Karlo A Wiley, Allison Anker, Cristina Sanina, Guliz Kozdag Gold
  • Physiology (medical)
  • Cardiology and Cardiovascular Medicine

Introduction: The term amaurosis fugax is often used interchangeably to describe transient visual loss. However, it is employed widely in medicine to refer to any cause of transient monocular visual loss. Amaurosis fugax is associated with an imminent stroke and it could be linked to vascular thromboembolic events arising from the internal carotid arterial system. The aims of the study are to determine the plaque characteristics of patients who underwent carotid artery revascularization and the relationship of plaque characteristics with amaurosis fugax.

Methods: Before elective carotid revascularization 44 patients (mean age 72±8 years; 25 males, 19 females) underwent 3-T MRI. After localization of the carotid bifurcation using phase contrast imaging, Time-of-Flight, 3D T1 weighting, transverse T1 and T2 weightings and proton density sequences were acquired. The different plaque components: lipid rich core, intraplaque hemorrhage, calcification and the characterization of the fibrous cap were assessed.
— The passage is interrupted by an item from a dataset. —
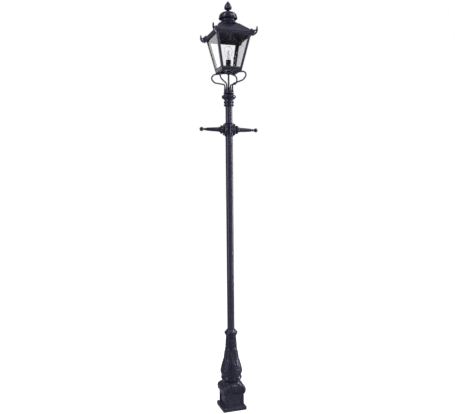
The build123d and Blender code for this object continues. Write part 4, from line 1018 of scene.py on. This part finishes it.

Results: Carotid plaque samples had the following characteristics: Intraplaque hemorrhage (59%), surface defects (38.6%), stable fibrous cap (27.3%), lipid rich necrotic core (18%), and calcifications (11.4%). Amaurosis fugax history was identified in 7 patients (15.9%). Plaque samples from all 7 patients who had experienced amaurosis fugax revealed intraplaque hemorrhage. MRI revealed intraplaque hemorrhage in 19 (51%) patients without history of amaurosis fugax (p=0.016). The rest of the plaque characteristics did not show any statistically significant relationship with history of amaurosis fugax.

Conclusions: This study demonstrated that intraplaque hemorrhage may be correlated to amaurosis fugax.